Recorded information =
>> start
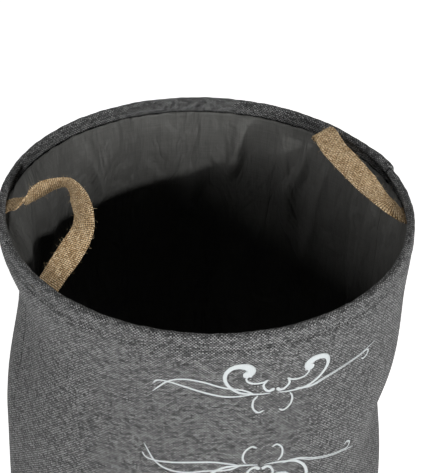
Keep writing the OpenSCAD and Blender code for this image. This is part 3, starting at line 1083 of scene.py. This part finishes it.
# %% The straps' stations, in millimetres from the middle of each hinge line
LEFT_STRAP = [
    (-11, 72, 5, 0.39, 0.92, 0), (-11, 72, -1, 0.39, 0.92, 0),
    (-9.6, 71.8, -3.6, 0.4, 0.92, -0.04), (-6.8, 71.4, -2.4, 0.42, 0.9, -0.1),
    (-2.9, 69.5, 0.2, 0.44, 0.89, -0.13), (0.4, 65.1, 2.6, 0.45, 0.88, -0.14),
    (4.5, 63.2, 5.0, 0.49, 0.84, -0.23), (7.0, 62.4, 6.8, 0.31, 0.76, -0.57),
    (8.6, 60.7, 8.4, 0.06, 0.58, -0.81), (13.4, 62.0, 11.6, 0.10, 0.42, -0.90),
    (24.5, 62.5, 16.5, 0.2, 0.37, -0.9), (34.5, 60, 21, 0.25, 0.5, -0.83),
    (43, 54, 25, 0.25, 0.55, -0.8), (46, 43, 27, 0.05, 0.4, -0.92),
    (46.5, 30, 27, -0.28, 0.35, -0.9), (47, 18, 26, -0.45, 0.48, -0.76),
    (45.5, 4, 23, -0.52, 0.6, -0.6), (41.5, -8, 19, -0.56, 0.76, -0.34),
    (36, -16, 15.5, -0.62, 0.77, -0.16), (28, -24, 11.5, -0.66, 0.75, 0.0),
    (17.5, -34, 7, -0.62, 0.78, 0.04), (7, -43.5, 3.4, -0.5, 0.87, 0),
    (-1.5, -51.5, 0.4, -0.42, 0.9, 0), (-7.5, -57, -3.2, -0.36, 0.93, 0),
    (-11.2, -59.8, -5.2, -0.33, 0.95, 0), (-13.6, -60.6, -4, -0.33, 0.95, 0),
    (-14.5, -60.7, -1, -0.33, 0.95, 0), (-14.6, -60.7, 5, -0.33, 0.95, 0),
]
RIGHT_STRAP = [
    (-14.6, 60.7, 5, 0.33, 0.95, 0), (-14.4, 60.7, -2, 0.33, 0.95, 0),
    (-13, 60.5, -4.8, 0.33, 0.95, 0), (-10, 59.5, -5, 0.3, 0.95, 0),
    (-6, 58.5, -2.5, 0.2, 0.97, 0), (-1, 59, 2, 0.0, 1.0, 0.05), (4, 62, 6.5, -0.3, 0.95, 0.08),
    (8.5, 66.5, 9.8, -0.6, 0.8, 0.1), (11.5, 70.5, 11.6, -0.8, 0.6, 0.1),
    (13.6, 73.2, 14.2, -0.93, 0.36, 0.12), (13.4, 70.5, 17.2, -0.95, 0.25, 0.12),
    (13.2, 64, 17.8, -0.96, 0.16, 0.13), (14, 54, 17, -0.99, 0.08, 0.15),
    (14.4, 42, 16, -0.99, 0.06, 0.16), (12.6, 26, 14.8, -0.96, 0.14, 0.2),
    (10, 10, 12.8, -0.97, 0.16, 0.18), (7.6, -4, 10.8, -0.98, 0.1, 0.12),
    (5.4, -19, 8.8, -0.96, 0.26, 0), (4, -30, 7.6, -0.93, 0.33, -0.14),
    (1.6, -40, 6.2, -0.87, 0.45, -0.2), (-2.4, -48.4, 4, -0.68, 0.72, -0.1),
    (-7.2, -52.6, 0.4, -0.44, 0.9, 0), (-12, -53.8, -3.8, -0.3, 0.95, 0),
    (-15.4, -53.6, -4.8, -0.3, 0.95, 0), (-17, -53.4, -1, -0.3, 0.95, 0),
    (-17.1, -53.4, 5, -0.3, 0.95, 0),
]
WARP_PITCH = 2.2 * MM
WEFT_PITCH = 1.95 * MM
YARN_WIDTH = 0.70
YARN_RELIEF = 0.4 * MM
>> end
>> start
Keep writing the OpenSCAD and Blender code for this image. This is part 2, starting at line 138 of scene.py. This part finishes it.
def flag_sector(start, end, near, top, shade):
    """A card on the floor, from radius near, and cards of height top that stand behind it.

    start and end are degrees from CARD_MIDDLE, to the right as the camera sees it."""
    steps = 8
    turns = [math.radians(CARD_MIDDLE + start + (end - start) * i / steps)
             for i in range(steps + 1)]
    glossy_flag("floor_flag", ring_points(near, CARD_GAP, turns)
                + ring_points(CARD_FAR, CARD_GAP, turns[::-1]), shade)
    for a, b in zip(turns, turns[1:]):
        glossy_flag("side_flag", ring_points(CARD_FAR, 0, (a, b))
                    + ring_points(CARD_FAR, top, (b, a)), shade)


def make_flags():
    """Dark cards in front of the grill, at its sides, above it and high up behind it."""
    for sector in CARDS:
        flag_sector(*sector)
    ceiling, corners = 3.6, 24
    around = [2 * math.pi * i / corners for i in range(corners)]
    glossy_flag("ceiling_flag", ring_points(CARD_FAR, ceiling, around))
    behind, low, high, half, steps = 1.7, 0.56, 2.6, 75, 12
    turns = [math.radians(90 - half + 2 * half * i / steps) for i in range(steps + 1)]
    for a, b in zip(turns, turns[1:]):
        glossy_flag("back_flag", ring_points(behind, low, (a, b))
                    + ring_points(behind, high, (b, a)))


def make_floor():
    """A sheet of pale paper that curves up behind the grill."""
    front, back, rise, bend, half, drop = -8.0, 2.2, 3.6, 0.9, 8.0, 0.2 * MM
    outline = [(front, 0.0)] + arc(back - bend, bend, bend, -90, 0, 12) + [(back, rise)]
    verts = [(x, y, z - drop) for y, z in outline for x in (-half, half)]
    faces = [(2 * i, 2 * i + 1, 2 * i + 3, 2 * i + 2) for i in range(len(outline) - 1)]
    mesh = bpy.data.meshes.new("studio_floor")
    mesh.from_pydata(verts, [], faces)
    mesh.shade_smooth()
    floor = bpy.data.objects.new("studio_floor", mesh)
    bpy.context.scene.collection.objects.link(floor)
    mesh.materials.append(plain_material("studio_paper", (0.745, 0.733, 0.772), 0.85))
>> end
>> start
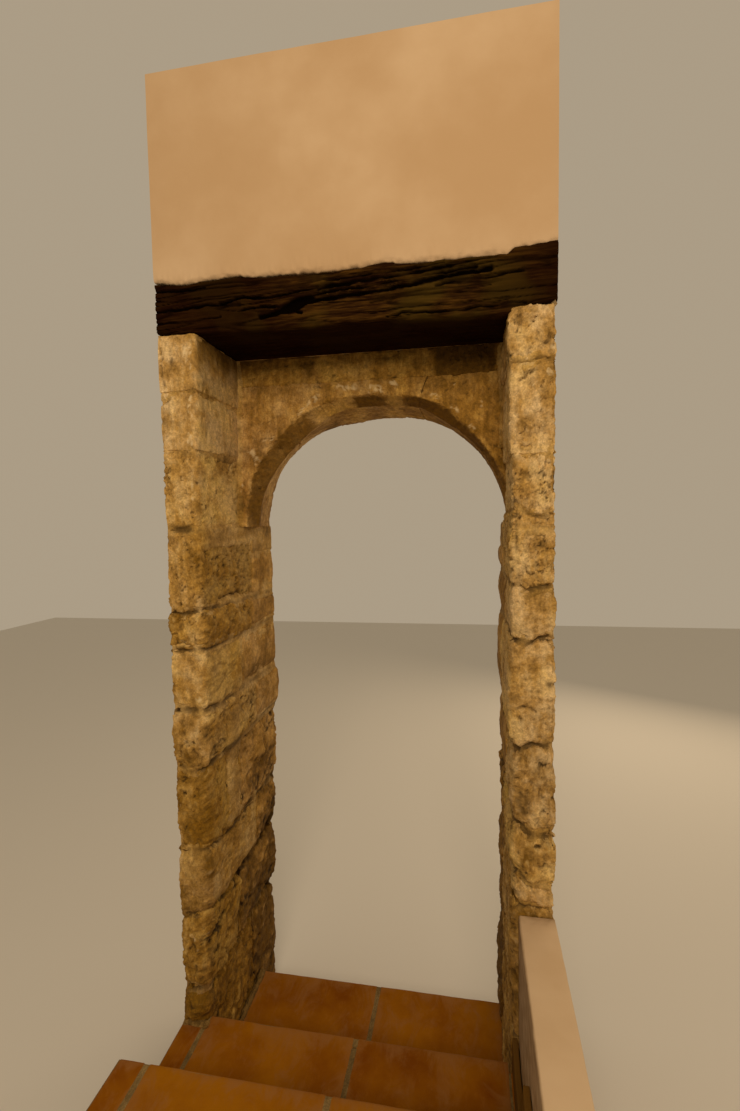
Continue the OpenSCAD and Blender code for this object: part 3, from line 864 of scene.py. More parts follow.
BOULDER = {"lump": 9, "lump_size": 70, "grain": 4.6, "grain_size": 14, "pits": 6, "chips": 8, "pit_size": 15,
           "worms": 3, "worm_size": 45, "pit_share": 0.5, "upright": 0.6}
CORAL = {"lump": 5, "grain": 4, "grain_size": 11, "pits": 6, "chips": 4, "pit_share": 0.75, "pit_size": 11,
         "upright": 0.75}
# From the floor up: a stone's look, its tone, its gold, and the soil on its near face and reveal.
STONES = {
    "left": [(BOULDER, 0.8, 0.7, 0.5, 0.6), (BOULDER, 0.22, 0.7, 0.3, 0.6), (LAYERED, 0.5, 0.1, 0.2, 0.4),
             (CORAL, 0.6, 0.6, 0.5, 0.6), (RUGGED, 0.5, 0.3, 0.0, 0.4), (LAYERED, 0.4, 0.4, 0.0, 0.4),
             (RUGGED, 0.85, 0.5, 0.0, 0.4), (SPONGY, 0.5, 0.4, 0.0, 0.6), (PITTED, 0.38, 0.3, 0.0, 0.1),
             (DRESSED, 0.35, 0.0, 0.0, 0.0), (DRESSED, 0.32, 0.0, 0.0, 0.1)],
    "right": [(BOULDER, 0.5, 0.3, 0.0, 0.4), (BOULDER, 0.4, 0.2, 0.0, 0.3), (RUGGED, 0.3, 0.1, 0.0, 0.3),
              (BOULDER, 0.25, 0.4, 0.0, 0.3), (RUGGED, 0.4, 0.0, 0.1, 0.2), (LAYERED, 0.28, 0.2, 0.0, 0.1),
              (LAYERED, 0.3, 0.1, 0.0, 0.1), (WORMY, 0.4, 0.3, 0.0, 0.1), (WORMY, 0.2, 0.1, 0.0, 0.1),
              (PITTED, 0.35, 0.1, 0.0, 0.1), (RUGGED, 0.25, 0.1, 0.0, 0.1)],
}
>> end
Instruction = Write down every line of the data above that includes the string "writing".

Result for this task =
Keep writing the OpenSCAD and Blender code for this image. This is part 3, starting at line 1083 of scene.py. This part finishes it.
Keep writing the OpenSCAD and Blender code for this image. This is part 2, starting at line 138 of scene.py. This part finishes it.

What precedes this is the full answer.